Results: Patients with robust improvements in depressive symptoms 230 min after infusion (responders) exhibited increased cortical excitability within this antidepressant response window. Specifically, we found that stimulus-evoked somatosensory cortical responses increase after infusion, relative to pretreatment responses in responders but not in treatment nonresponders. Spontaneous somatosensory cortical γ-band activity during rest did not change within the same timeframe after ketamine in either responders or nonresponders.

Conclusions: These findings suggest NMDAR antagonism does not lead directly to increased cortical excitability hours later and thus might not be sufficient for therapeutic effects of ketamine to take hold. Rather, increased cortical excitability as depressive symptoms improve is consistent with the hypothesis that enhanced non-NMDAR-mediated glutamatergic neurotransmission via synaptic potentiation is central to the antidepressant effect of ketamine.

Trial registration: ClinicalTrials.gov NCT00088699.

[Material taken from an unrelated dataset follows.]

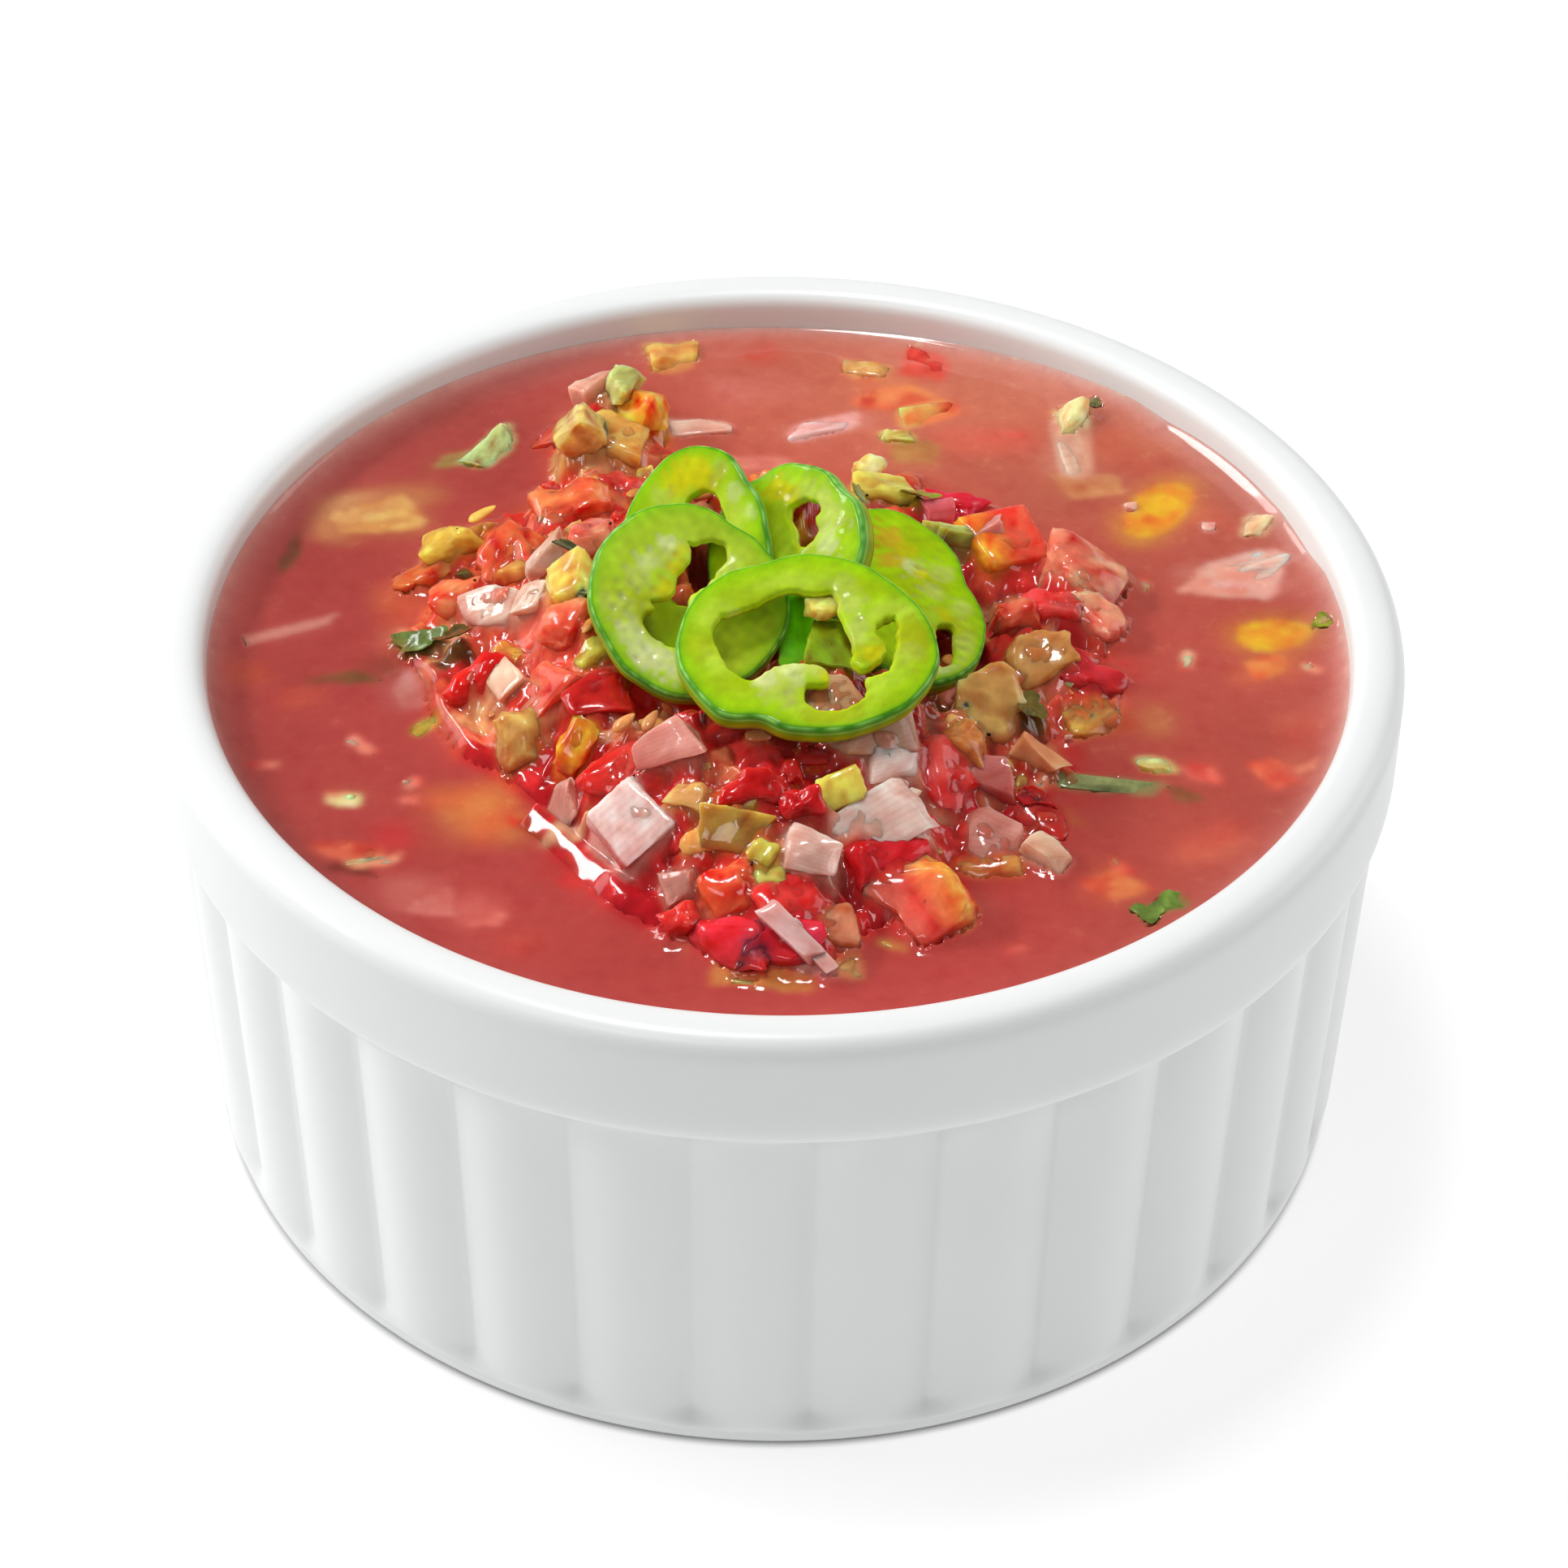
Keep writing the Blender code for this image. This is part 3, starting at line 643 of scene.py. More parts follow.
# Paler and yellower spots of the pith, in the same measure: place, size in millimetres, colour, strength.
PITH, CREAM, GOLD, RUST, DULL = (0.52, 0.605, 0.115), (0.70, 0.75, 0.36), (0.66, 0.60, 0.003), (0.72, 0.42, 0.020), (0.40, 0.42, 0.003)
SPOTS = {
    "pepper_slice_front": [(1220, 740, 2.2, DULL, 0.7), (930, 1020, 2.4, DULL, 0.55), (1050, 790, 1.3, DULL, 0.7), (480, 780, 1.5, DULL, 0.4), (720, 870, 1.5, PITH, 0.9), (800, 850, 1.3, CREAM, 0.8), (880, 850, 0.9, PITH, 0.9), (915, 870, 0.6, GOLD, 0.5), (760, 920, 1.6, PITH, 0.7), (700, 880, 1.0, CREAM, 0.7), (1000, 620, 1.2, PITH, 0.7),
                           (985, 560, 1.2, PITH, 0.45), (1030, 700, 1.0, PITH, 0.7), (1080, 790, 0.8, GOLD, 0.8), (1040, 740, 0.7, PITH, 0.6), (600, 655, 0.7, PITH, 0.6), (1200, 790, 1.0, PITH, 0.3)],
    "pepper_slice_left": [(270, 640, 2.2, DULL, 0.5), (310, 810, 1.4, CREAM, 0.8), (370, 420, 0.9, CREAM, 0.8), (350, 470, 1.0, PITH, 0.8), (270, 530, 1.2, PITH, 0.8), (300, 480, 0.9, CREAM, 0.5), (220, 640, 1.2, PITH, 0.7), (240, 720, 1.3, CREAM, 0.6), (290, 780, 1.2, CREAM, 0.7),
                          (360, 820, 1.2, CREAM, 0.6), (400, 860, 1.0, CREAM, 0.6), (400, 500, 0.7, GOLD, 0.8), (365, 570, 0.8, GOLD, 0.8), (415, 440, 0.6, GOLD, 0.6), (580, 480, 0.9, PITH, 0.8), (530, 560, 0.7, PITH, 0.7), (150, 620, 1.0, PITH, 0.4)],
    "pepper_slice_back_left": [(450, 170, 1.7, GOLD, 0.75), (400, 215, 1.3, GOLD, 0.7), (490, 190, 1.2, GOLD, 0.8), (560, 150, 0.9, PITH, 0.5), (350, 260, 0.9, PITH, 0.5), (600, 230, 0.8, CREAM, 0.5), (660, 300, 0.8, CREAM, 0.5)],
    "pepper_slice_back": [(745, 235, 1.1, GOLD, 0.85), (790, 245, 1.0, GOLD, 0.8), (850, 230, 1.0, PITH, 0.5), (905, 260, 0.9, PITH, 0.6), (930, 340, 1.3, PITH, 0.7), (920, 410, 1.2, CREAM, 0.6), (850, 380, 0.7, GOLD, 0.8)],
    "pepper_slice_right": [(1380, 720, 1.6, DULL, 0.6), (1280, 560, 1.4, DULL, 0.5), (1140, 400, 1.2, RUST, 0.8), (1160, 470, 1.0, RUST, 0.7), (1120, 470, 0.8, RUST, 0.5), (1200, 440, 1.0, GOLD, 0.6), (1230, 500, 1.0, PITH, 0.9), (1205, 490, 0.6, CREAM, 0.7), (1250, 520, 0.6, GOLD, 0.8), (1320, 520, 1.2, PITH, 0.7),
                           (1290, 580, 1.0, PITH, 0.8), (1390, 640, 1.0, PITH, 0.7), (1330, 660, 0.7, GOLD, 0.6), (1400, 760, 1.2, PITH, 0.6), (1330, 860, 1.1, CREAM, 0.5)],
}


# Dents (and, below zero, bulges) of the outlines: place, depth and half width in millimetres.
DENTS = {
    "pepper_slice_front": [(690, 1020, 0.40, 1.0), (560, 1000, -0.40, 1.4), (690, 500, 0.35, 1.5), (850, 1075, -0.15, 2.0)],
    "pepper_slice_left": [(150, 770, 0.25, 1.6), (300, 880, 0.25, 1.2), (640, 300, 0.3, 1.5)],
    "pepper_slice_back_left": [(640, 170, 0.35, 1.3)],
    "pepper_slice_back": [(690, 200, 0.3, 1.2), (980, 220, 0.3, 1.4)],
    "pepper_slice_right": [(1400, 560, 0.45, 1.4), (1260, 320, 0.2, 1.4)],
}


def smooth_loop(points, per=6):
    """A closed curve through the points."""
    p = np.array(points, float)
    n = len(p)
    out = []
    for i in range(n):
        a, b, c, d = p[i - 1], p[i], p[(i + 1) % n], p[(i + 2) % n]
        for k in range(per):
            t = k / per
            out.append(0.5 * ((2 * b) + (-a + c) * t + (2 * a - 5 * b + 4 * c - d) * t * t + (-a + 3 * b - 3 * c + d) * t ** 3))
    return np.array(out)


def even_loop(loop, step):
    """The closed curve, with points an even step apart."""
    q = np.vstack([loop, loop[:1]])
    d = np.r_[0, np.cumsum(np.hypot(*np.diff(q, axis=0).T))]
    m = max(8, int(d[-1] / step))
    s = np.arange(m) * d[-1] / m
    return np.stack([np.interp(s, d, q[:, 0]), np.interp(s, d, q[:, 1])], 1)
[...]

Copyright © 2012 Society of Biological Psychiatry. Published by Elsevier Inc. All rights reserved.

Figures

Figure 1
Figure 1
Timeline of ketamine session. Patients received a single open-label infusion of ketamine (.5 mg/kg) over 40 m (Ket). Patients' depressive, dissociative and psychotic symptoms were assessed before the infusion and at several time points afterwards (indicated by arrows). Depressive symptom change at 230 m was used to define responder and non-responder groups. Blood draws to measure plasma metabolite concentrations were taken around the same times following the infusion. Post-ketamine MEG recordings (MEG) were made ≈6.5 h after the start of infusion. An oral dose of riluzole (50 mg) or placebo was administered ≈1 h before MEG recordings.
Figure 2
Figure 2
Depressive symptoms improve after ketamine. A, Depressive symptoms measured by the Montgomery-Asberg Depressive Rating Scale (MADRS) decrease 40 m following the infusion and remain low through 230 m. B, Patients were divided into responders (Resp, N = 9) and non-responders (Non-Resp, N = 11) based on percent change in MADRS scores. C, Psychotic symptoms measured by the Brief Psychiatric Rating Scale-positive symptoms subscale (BPRS-pos) decrease after 80 m and remain low through 230 m. D, Dissociative symptoms measured by the Clinician Administered Dissociative States Scale (CADSS) spike at 40 m but return to baseline by 80 m post-infusion. *significantly different than baseline (−60 m, Bonferroni-corrected)
Figure 3
Figure 3
Tactile stimulation of the left and right finger elicits an early stimulus-evoked response that is localized to left and right primary SS ctx. A, Grand-averaged (N = 20) Stockwell time-frequency plots before (Pre-Ket) and after ketamine administration (Post-Ket) show robust stimulus-evoked power to the tactile stimulus (relative to a pre-stimulus baseline) in sensors overlying the contralateral hemisphere (colored circles). B, Source analyses of evoked power (relative to pre-stimulus power) revealed peaks in left and right central sulci (BA 3/4). Whole brain maps of evoked power are statistically thresholded based on one-sample t tests (false discovery rate = .001) and overlayed on a standardized brain template.
Figure 4
Figure 4
Rapid improvement in depressive symptoms following ketamine is linked to increased SS ctx excitability. A, Stimulus-evoked SS ctx gamma-band responses from pre- to post-ketamine infusion, collapsed across left and right hemispheres and contralateral and ipsilateral stimulation, were selectively increased in responders (N = 9, right) but not non-responders (N= 11, left). Solid lines represent individual patients, and the dotted lines represent the group means. B, Post-ketamine SS ctx responses were positively correlated with plasma norketamine levels (40 m relative to the start of infusion) in responders (right) but not non-responders (left).